Taking time to grieve is also important, including, if possible, time off from work. Some people find it helpful to travel — or to throw themselves into projects — while others like to spend some private time. For those experiencing stillbirth, the opportunity to hold the baby, take photographs, and keep mementos like footprints or hair clippings, can be incredibly valuable. Organizations like Now I Lay Me Down to Sleep offer volunteer photographers to memorialize a stillbirth, and even if parents aren’t ready to look at those photos right away, they may be treasured in the future.
Among her patients, she notes, once people start talking about miscarriage and stillbirth, it’s common for friends and family to come out of the woodwork with stories of their own. Hearing that others have gone through the experience can help people work through grief and find commonality — and attending a miscarriage or stillbirth support group can be very beneficial. Community organizations, birthing centers, hospitals, and mental health professionals often offer pregnancy loss groups and may divide by gestational age so people can connect with parents who know how they feel.
“The most important thing for women who miscarried,” says Zoldbrod, “is to join a miscarriage support group. In a miscarriage support group, people understand your pain. Another really terrible thing about miscarriage — or being infertile — is the unbelievable envy one feels when one sees pregnant women…in a miscarriage support group, no one will tell you you’re going to hell for having those feelings.”
Sometimes, support of friends and family isn’t enough. There’s cause to worry when grief starts to interfere with people’s lives, and when they have trouble going about their day.

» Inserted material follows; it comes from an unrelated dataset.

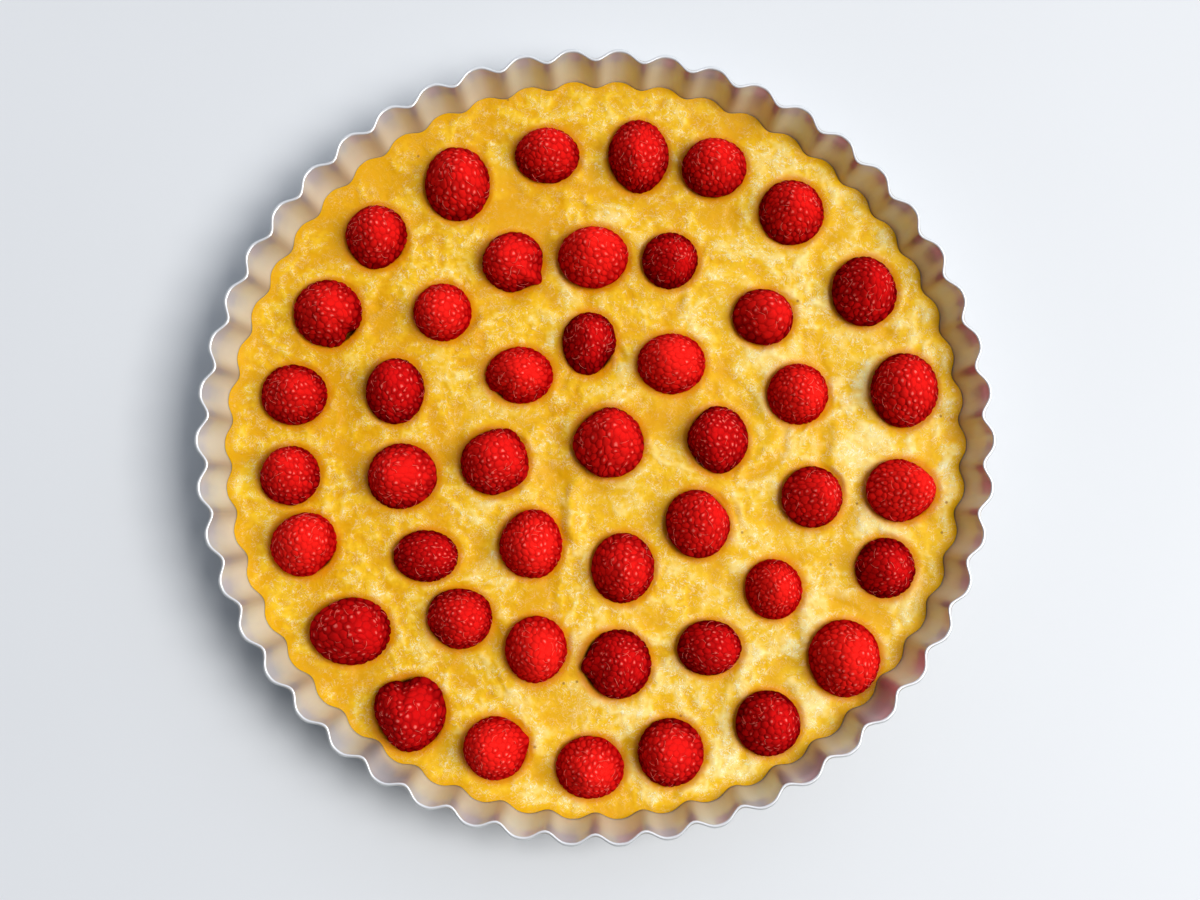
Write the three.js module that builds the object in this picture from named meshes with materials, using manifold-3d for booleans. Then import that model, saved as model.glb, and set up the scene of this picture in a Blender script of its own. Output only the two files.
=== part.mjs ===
// A raspberry frangipane tart, spread and dotted but not yet baked: soft almond filling
// in a round fluted metal tin, with whole raspberries pressed into it, tips up, in three
// rings round one in the middle.
// Millimetres, +Z up. The origin is the centre of the tin's underside.

import * as THREE from 'three';
import { mergeVertices } from 'three/addons/utils/BufferGeometryUtils.js';
import Module from 'manifold-3d';

const wasm = await Module();
wasm.setup();

// ---- Driving dimensions ----

// The tin, pressed from one sheet with the edge of its rim thickened into a lip
const RIM_RADIUS = 140; // over the crests of the flutes
const TIN_HEIGHT = 30;
const SHEET = 0.8;
const WALL_LEAN = THREE.MathUtils.degToRad(23); // outward, from upright
const LIP_WIDTH = 1.5;
const LIP_DEPTH = 1.6;
const FLUTES = 50;
const FLUTE_DEPTH_AT_RIM = 3.6; // from crest to valley
const FLUTE_DEPTH_AT_BASE = 1.2;
const FLUTE_STEPS = [0, 60, 140, 220, 300].map(THREE.MathUtils.degToRad); // corners of one flute
const VALLEY_SHARPNESS = 1.4; // over 1, the valleys are narrower than the crests

// The filling
const GAP = 0.3; // between pieces that touch
const WALL_GAP = 0.55; // between the filling's side and the fluted wall
const FILLING_LEVEL = 16;
const SWELL = 0.9; // height of its broad spoon marks above and below that level
const SWELL_REACH = [21, 26]; // how far they run along x and along y, for one radian
const SWELL_BEND = 1.3; // how much they bend to and fro
const SWELL_BEND_REACH = 34;
const SWELL_SKEW_REACH = 60; // the longer this is, the less they slant
const EDGE_DROP = 1.2; // how far its top rounds down to the wall
const SHOULDER_INSET = 4; // from the wall to where that rounding starts
// Rings of points over its top, from the shoulder inward: [radius, how many points]
const TOP_RINGS = [[112, 25], [84, 25], [54, 25], [24, 5]];

// The raspberries
const SINK = 6; // how deep they stand in the filling
const STAND_PER_SPAN = 0.72; // how far they stand out of it, as a share of their span
const STAND_MORE = 0.5; // and this much more
const STAND_MOST = 19; // but never further than this
const KNOB_DEPTH = 0.08; // of the bumpy outline, as a share of the radius
const BERRY_SIDES = 8;
// Rings of knobs from the foot up: [share of the height, share of the radius]
const BERRY_PROFILE = [[0, 0.7], [0.14, 0.93], [0.3, 1], [0.62, 0.74], [0.86, 0.46]];
const LEAN_MOST = THREE.MathUtils.degToRad(6);
const LEAN_VARIES = 1.7; // radians from one berry to the next, for how far it leans
const LEAN_TURNS = 2.4; // and for which way
const SOCKET_PROFILE = [[0, 0.98], [0.5, 1.1]]; // the same, for the hollow each one stands in

// Where each raspberry stands, [x, y], and how wide it is along x and along y
const OUTER_RING = [
  [-17.5, 104.5, 23.5, 20.5], [15, 103.5, 22, 26.5], [43, 100, 23.5, 22],
  [70, 84, 23.5, 24], [96.5, 54.5, 23.5, 25.5], [110.5, 19.5, 24, 27],
  [108, -17, 25.5, 22.5], [103, -44.5, 21.5, 21.5], [87.5, -75.5, 25.5, 27.5],
  [60.5, -99, 23, 23], [27, -108.5, 23.5, 24], [-2, -114, 24, 22],
  [-34.5, -108, 23.5, 22.5], [-65, -95.5, 25.5, 26.5], [-87, -67, 28.5, 24],
  [-103, -36, 23.5, 23], [-109, -11, 21.5, 21.5], [-107.5, 17, 23.5, 22],
  [-95.5, 47, 24.5, 24.5], [-79.5, 74.5, 22.5, 23.5], [-49.5, 93.5, 23.5, 27],
];
const MIDDLE_RING = [
  [-30, 66, 22, 22], [-1, 67, 25.5, 23], [27.5, 66, 20.5, 20.5],
  [60, 45.5, 22, 20.5], [72.5, 17, 22, 22], [77, -19, 22, 22],
  [62.5, -52, 20.5, 21.5], [40.5, -72.5, 23, 19.5], [7, -77.5, 25, 24.5],
  [-21, -73.5, 22, 24], [-47.5, -62, 23, 21.5], [-60.5, -40, 23, 18.5],
  [-68.5, -12, 25, 23.5], [-71.5, 19.5, 21, 24], [-55, 47, 21, 21],
];
const INNER_RING = [
  [-1.5, 36, 19.5, 23], [27, 28.5, 24.5, 22], [43.5, 0.5, 22, 24.5],
  [36.5, -28.5, 23, 24.5], [9, -44.5, 22.5, 25], [-22.5, -36, 22.5, 24.5],
  [-36, -6, 24.5, 24], [-27.5, 24, 24.5, 20.5],
];
const CENTRE_BERRY = [5, 0.5, 25.5, 25.5];

// ---- Shared shape helpers ----

// Triangles for the band between two rings of point numbers, which may differ in count:
// each triangle steps along whichever ring is behind.
function bandTriangles(lower, upper) {
  const triangles = [];
  let low = 0;
  let high = 0;
  while (low < lower.length || high < upper.length) {
    const left = lower[low % lower.length];
    const leftAbove = upper[high % upper.length];
    if ((low + 1) / lower.length <= (high + 1) / upper.length) {
      low += 1;
      triangles.push(left, lower[low % lower.length], leftAbove);
    } else {
      high += 1;
      triangles.push(left, upper[high % upper.length], leftAbove);
    }
  }
  return triangles;
}

// A closed mesh from rings of points, listed from the middle of the underside outward, up
// the side and in again over the top, with a fan to a middle point at each end.
function geometryFromRings(start, rings, end) {
  const points = [start, ...rings.flat(), end];
  let first = 1;
  const numbers = rings.map((ring) => {
    first += ring.length;
    return ring.map((_, step) => first - ring.length + step);
  });
  const around = (ring, step) => ring[(step + 1) % ring.length];
  const geometry = new THREE.BufferGeometry().setFromPoints(points);
  geometry.setIndex([
    ...numbers[0].flatMap((number, step) => [0, around(numbers[0], step), number]),
    ...numbers.slice(1).flatMap((ring, below) => bandTriangles(numbers[below], ring)),
    ...numbers.at(-1).flatMap((number, step) =>
      [points.length - 1, number, around(numbers.at(-1), step)]),
  ]);
  geometry.computeVertexNormals();
  return geometry;
}

function toManifold(geometry) {
  const bare = geometry.clone();
  bare.deleteAttribute('normal');
  bare.deleteAttribute('uv');
  const merged = mergeVertices(bare);
  return new wasm.Manifold(new wasm.Mesh({
    numProp: 3,
    vertProperties: new Float32Array(merged.attributes.position.array),
    triVerts: new Uint32Array(merged.index.array),
  }));
}

function fromManifold(solid) {
  const { vertProperties, triVerts } = solid.getMesh();
  const geometry = new THREE.BufferGeometry();
  geometry.setAttribute('position', new THREE.BufferAttribute(new Float32Array(vertProperties), 3));
  geometry.setIndex(new THREE.BufferAttribute(new Uint32Array(triVerts), 1));
  geometry.computeVertexNormals();
  return geometry;
}

function namedMesh(name, geometry, material) {
  const mesh = new THREE.Mesh(geometry, material);
  mesh.name = name;
  return mesh;
}

const ringPoint = (radius, angle, z) =>
  new THREE.Vector3(radius * Math.cos(angle), radius * Math.sin(angle), z);

// ---- The tin ----

const fluteDepth = (z) =>
  THREE.MathUtils.lerp(FLUTE_DEPTH_AT_BASE, FLUTE_DEPTH_AT_RIM, z / TIN_HEIGHT);

// The radius of the wall's inner face at height z, over the crests
const innerCrestRadius = (z) =>
  RIM_RADIUS - LIP_WIDTH - (TIN_HEIGHT - z) * Math.tan(WALL_LEAN);

function flutedRing(crestRadius, z) {
  const flute = (2 * Math.PI) / FLUTES;
  return Array.from({ length: FLUTES }, (_, number) => FLUTE_STEPS.map((step) => {
    const valley = ((1 - Math.cos(step)) / 2) ** VALLEY_SHARPNESS;
    const angle = (number + step / (2 * Math.PI)) * flute;
    return ringPoint(crestRadius - fluteDepth(z) * valley, angle, z);
  })).flat();
}

// The space inside the tin, open at the top
function hollowGeometry() {
  const rings = [SHEET, TIN_HEIGHT].map((z) => flutedRing(innerCrestRadius(z), z));
  return geometryFromRings(ringPoint(0, 0, SHEET), rings, ringPoint(0, 0, TIN_HEIGHT));
}

function tinGeometry() {
  const underLip = TIN_HEIGHT - LIP_DEPTH;
  const rings = [
    flutedRing(innerCrestRadius(0) + SHEET, 0),
    flutedRing(innerCrestRadius(underLip) + SHEET, underLip),
    flutedRing(RIM_RADIUS, TIN_HEIGHT),
  ];
  const block = geometryFromRings(ringPoint(0, 0, 0), rings, ringPoint(0, 0, TIN_HEIGHT));
  return fromManifold(toManifold(block).subtract(toManifold(hollowGeometry())));
}

// ---- The raspberries ----

function raspberryHeight([, , spanX, spanY]) {
  const stand = STAND_PER_SPAN * (spanX + spanY) / 2 + STAND_MORE;
  return SINK + Math.min(stand, STAND_MOST);
}

// A ring of points round a berry, with the radius that radiusAt gives for each point
function ovalRing([, , spanX, spanY], radiusAt, turn, z) {
  return Array.from({ length: BERRY_SIDES }, (_, side) => {
    const angle = ((side + turn) / BERRY_SIDES) * 2 * Math.PI;
    const x = radiusAt(spanX / 2, side) * Math.cos(angle);
    return new THREE.Vector3(x, radiusAt(spanY / 2, side) * Math.sin(angle), z);
  });
}

// A blunt cone with a knobbly skin, wide end down. Knobs and dents alternate round each
// ring, and each ring is turned half a step against the one below.
function raspberryGeometry(berry) {
  const height = raspberryHeight(berry);
  const rings = BERRY_PROFILE.map(([up, out], ring) => {
    const knobbly = (radius, side) => radius * out * (side % 2 === 0 ? 1 : 1 - KNOB_DEPTH);
    return ovalRing(berry, knobbly, (ring % 2) / 2, up * height);
  });
  return geometryFromRings(ringPoint(0, 0, 0), rings, ringPoint(0, 0, height));
}

// The hollow that a raspberry presses in the filling, a little wider than the berry
function socketGeometry(berry) {
  const height = raspberryHeight(berry);
  const rings = SOCKET_PROFILE.map(([up, out]) =>
    ovalRing(berry, (radius) => radius * out + GAP, 0, up * height - GAP));
  const [foot, top] = rings.map((ring) => ringPoint(0, 0, ring[0].z));
  return geometryFromRings(foot, rings, top);
}

// Each raspberry leans a little its own way.
function raspberryPlace([x, y], number) {
  const place = new THREE.Object3D();
  const leanAxis = ringPoint(1, number * LEAN_TURNS, 0);
  const lean = LEAN_MOST * Math.abs(Math.sin(number * LEAN_VARIES));
  place.position.set(x, y, FILLING_LEVEL - SINK);
  place.quaternion.setFromAxisAngle(leanAxis, lean);
  return place;
}

// ---- The filling ----

// The height of the filling's top over its middle part: broad, low marks left by the spoon
function spoonedHeight(x, y) {
  const bend = SWELL_BEND * Math.sin(y / SWELL_BEND_REACH);
  const along = Math.sin(x / SWELL_REACH[0] + bend);
  const across = Math.cos(y / SWELL_REACH[1] - x / SWELL_SKEW_REACH);
  return FILLING_LEVEL + SWELL * along * across;
}

const evenRing = (radius, count) => Array.from({ length: count }, (_, number) =>
  ringPoint(radius, (number / count) * 2 * Math.PI, 0));

function fillingGeometry(berries) {
  const floor = SHEET + GAP;
  const edge = FILLING_LEVEL - EDGE_DROP;
  const edgeRadius = innerCrestRadius(edge) - WALL_GAP;
  const rings = [
    flutedRing(innerCrestRadius(floor) - WALL_GAP, floor),
    flutedRing(edgeRadius, edge),
    ...[[edgeRadius - SHOULDER_INSET, FLUTES], ...TOP_RINGS].map(([radius, count]) =>
      evenRing(radius, count).map((point) => point.setZ(spoonedHeight(point.x, point.y)))),
  ];
  const middle = ringPoint(0, 0, spoonedHeight(0, 0));
  let solid = toManifold(geometryFromRings(ringPoint(0, 0, floor), rings, middle));
  berries.forEach((berry, number) => {
    const place = raspberryPlace(berry, number);
    place.updateMatrix();
    const socket = socketGeometry(berry).applyMatrix4(place.matrix);
    solid = solid.subtract(toManifold(socket));
  });
  return fromManifold(solid);
}

// ---- The tart ----

const tinMetal = new THREE.MeshStandardMaterial({ color: 0xc4c0ba, roughness: 0.38, metalness: 1 });
const almondFilling = new THREE.MeshStandardMaterial({ color: 0xe8bb4c, roughness: 0.5, metalness: 0 });
const raspberryFlesh = new THREE.MeshStandardMaterial({ color: 0xc01020, roughness: 0.4, metalness: 0 });

const rings = { outer: OUTER_RING, middle: MIDDLE_RING, inner: INNER_RING };
const berries = [...Object.values(rings).flat(), CENTRE_BERRY];
const berryNames = [
  ...Object.entries(rings).flatMap(([ring, places]) =>
    places.map((_, number) => `raspberry_${ring}_${String(number + 1).padStart(2, '0')}`)),
  'raspberry_centre',
];

const tart = new THREE.Group();
tart.add(namedMesh('tin', tinGeometry(), tinMetal));
tart.add(namedMesh('filling', fillingGeometry(berries), almondFilling));
berries.forEach((berry, number) => {
  const mesh = namedMesh(berryNames[number], raspberryGeometry(berry), raspberryFlesh.clone());
  const place = raspberryPlace(berry, number);
  mesh.position.copy(place.position);
  mesh.quaternion.copy(place.quaternion);
  tart.add(mesh);
});

export default tart;
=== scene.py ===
# A raspberry frangipane tart, ready for the oven: a fluted metal tin, soft almond filling
# spread to its wall, and whole raspberries pressed in with their tips up.
# Metres, +Z up, round the solids of the frame.

import math

import bmesh
import bpy
import numpy as np
from mathutils import Matrix, Vector


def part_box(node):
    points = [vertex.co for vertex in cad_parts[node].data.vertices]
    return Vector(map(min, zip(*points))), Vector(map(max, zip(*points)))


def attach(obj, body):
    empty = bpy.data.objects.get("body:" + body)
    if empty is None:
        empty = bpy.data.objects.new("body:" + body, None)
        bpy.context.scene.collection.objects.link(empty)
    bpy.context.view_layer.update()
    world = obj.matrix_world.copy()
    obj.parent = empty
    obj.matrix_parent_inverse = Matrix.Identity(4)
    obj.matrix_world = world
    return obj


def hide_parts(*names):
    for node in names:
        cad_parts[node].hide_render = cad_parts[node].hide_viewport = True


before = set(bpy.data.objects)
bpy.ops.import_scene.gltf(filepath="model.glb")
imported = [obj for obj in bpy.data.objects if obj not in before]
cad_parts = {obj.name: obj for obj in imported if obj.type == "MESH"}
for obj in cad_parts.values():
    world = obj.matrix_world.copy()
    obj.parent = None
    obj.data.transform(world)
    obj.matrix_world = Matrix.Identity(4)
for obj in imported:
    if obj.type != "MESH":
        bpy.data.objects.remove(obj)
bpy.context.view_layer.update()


# ---- The tin ----
# A deep-fluted round tart tin, pressed from one sheet of soft grey metal. Its wall leans
# out, the flutes are deepest at the rim, and the edge is rolled into a narrow lip,
# painted lighter as a highlight.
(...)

If someone appears to be suicidal, or is contemplating self-harm, it’s especially critical to get outside help. But therapy can be helpful even when people aren’t feeling like their grief is out of control — talking to a professional in a safe setting can help people unpack and process grief, with or without a partner. And it’s not about “getting over it,” but moving forward.
Miscarriage doesn’t have to be the subject of silent stigma and shame, but that’s a process that begins one person at a time. Being frank about pregnancy loss can reduce the sense of feeling alone, while affirming the validity of grief can help parents feel more comfortable grieving with their community, rather than doing so in isolation.